Plus méditatif qu’observateur.
Mais qui sait ?
Le fond est laissé nu. Seule tranche l’arabesque d’encre de la chevelure qui encadre le visage.
S’impose un gros cachet en bas à droite, à l’encre rouge, en écriture sigillaire chinoise, qui se lit :
放大光明
et peut se traduire par : « magnifier la lumière ».
Où l’on attendrait un nom, un surnom, une évocation poétique, dans la tradition du sceau, s’inscrit, ici, un vœu presqu’une injonction.
« Magnifier », « la lumière »
Comme si le peintre s’identifiait tout entier dans ce carré rouge ajouré.
Deux interrogations s’imposent :
Quel peut être l’état d’esprit de Vu Cao Dam autour de cette année 1935 ?
Quel est le sens de ce cachet ?
Esquissons des pistes.
Depuis son arrivée à Paris – en décembre 1931 – grâce à une bourse que lui vaut son majorat à la sortie de l’École des Beaux-Arts d’Hanoi en juin 1931 (dans la deuxième promotion), l’artiste se voue essentiellement à la sculpture.
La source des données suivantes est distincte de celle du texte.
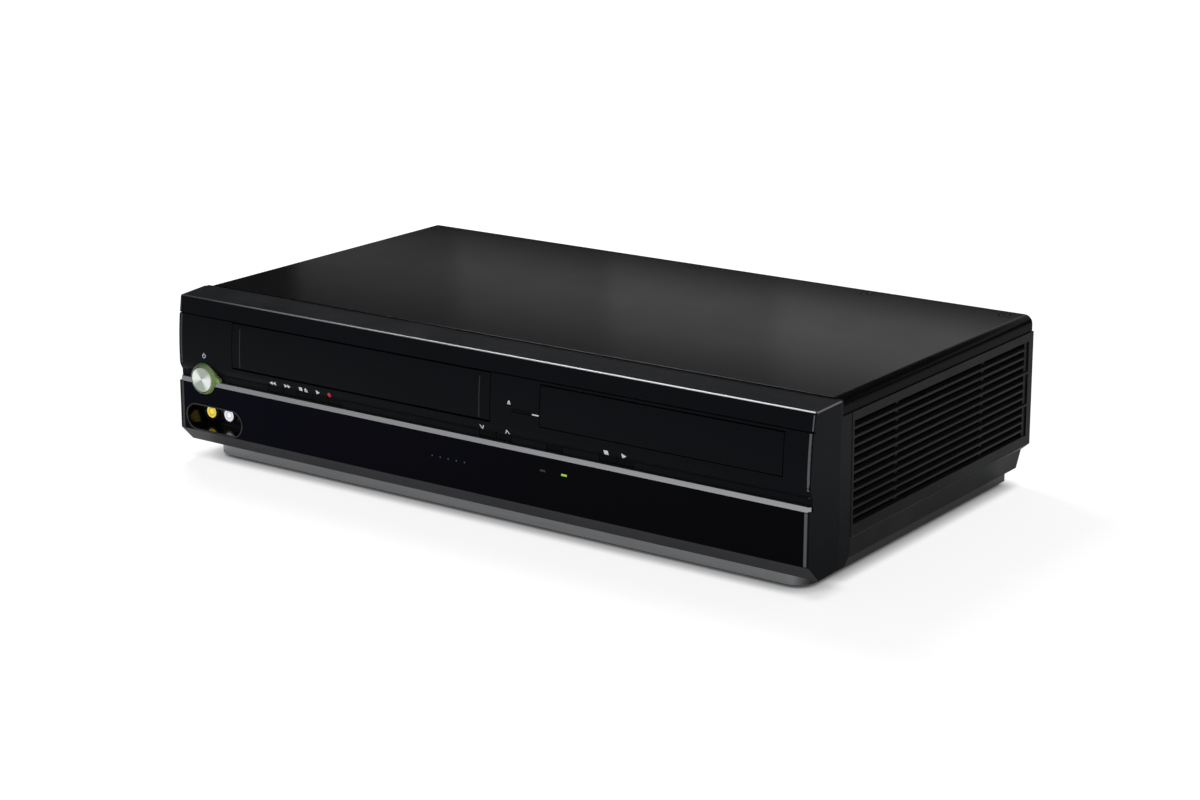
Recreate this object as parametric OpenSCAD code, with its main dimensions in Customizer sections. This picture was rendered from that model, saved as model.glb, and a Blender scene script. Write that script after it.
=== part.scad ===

Il a voyagé à Rome en 1932 et à Londres en 1935. Tous les arts du monde le fascinent, de la Renaissance européenne à l’Egypte ancienne, de Hokusaï à la sculpture khmère, des terres cuites Tang aux sculptures du Parthénon. Mais aussi les arts d’Afrique et d’Océanie. Le tout via les livres d’art, certes, mais aussi par des visites dans les musées. Plus prosaïquement il se lie à Bao Dai qui lui propose d’en faire son sculpteur quasi-officiel (s’il retourne au Vietnam, ce qui n’arrivera pas).
Il participe aussi à nombre de Salons où ses soies sont proposées (non loin des œuvres d’Alix Aymé)… Il expose avec succès à l’AGINDO (18 rue de la Boétie à Paris), dès 1932. La manufacture de Sèvres réalise, en 1934, un tirage en biscuit d’une tête de jeune homme de sa composition, très khmérisante. Ses bustes de Colette Reynaud (la fille de Paul, alors ministre des colonies), en 1932, puis de Paul Blanchard de la Brosse, Joseph Paganin, Albert Sarraut parmi d’autres remplissent un quasi-répertoire mondain…
Il habite en cette année 1935 – alors qu’il vivait depuis son arrivée à la Cité Universitaire- au 59 boulevard Jourdan. L’année suivante, il rencontrera l’amour absolu de sa vie, Renée Appriou et déménagera avenue de Saxe, toujours à Paris.
On voit donc qu’en cette année 1935, Vu Cao Dam est reconnu, soutenu, installé. À 27 ans, excusez du peu… Mais tous les grands artistes refusent la facilité et le bien-être matériel, chez eux, multiplie l’introspection qui est le fondement de leur quête artistique.
Via ce cachet, Vu Cao Dam s’interroge-t-il à titre religieux ou à titre laïque ?
« Magnifier la lumière » est certes un des rôles impartis, dans le bouddhisme, aux bodhisattva, ces sages ayant franchi tous les degrés de la perfection sauf le dernier qui ferait d’eux un bouddha, s’ils ne décidaient de retarder ce franchissement. Ils renoncent à leur propre libération, par compassion, pour aider l’humanité.
Mais Vu Cao Dam n’est pas un religieux mais un séculier. Il n’a pas vocation à être un bodhisattva. Juste la certitude d’être un artiste.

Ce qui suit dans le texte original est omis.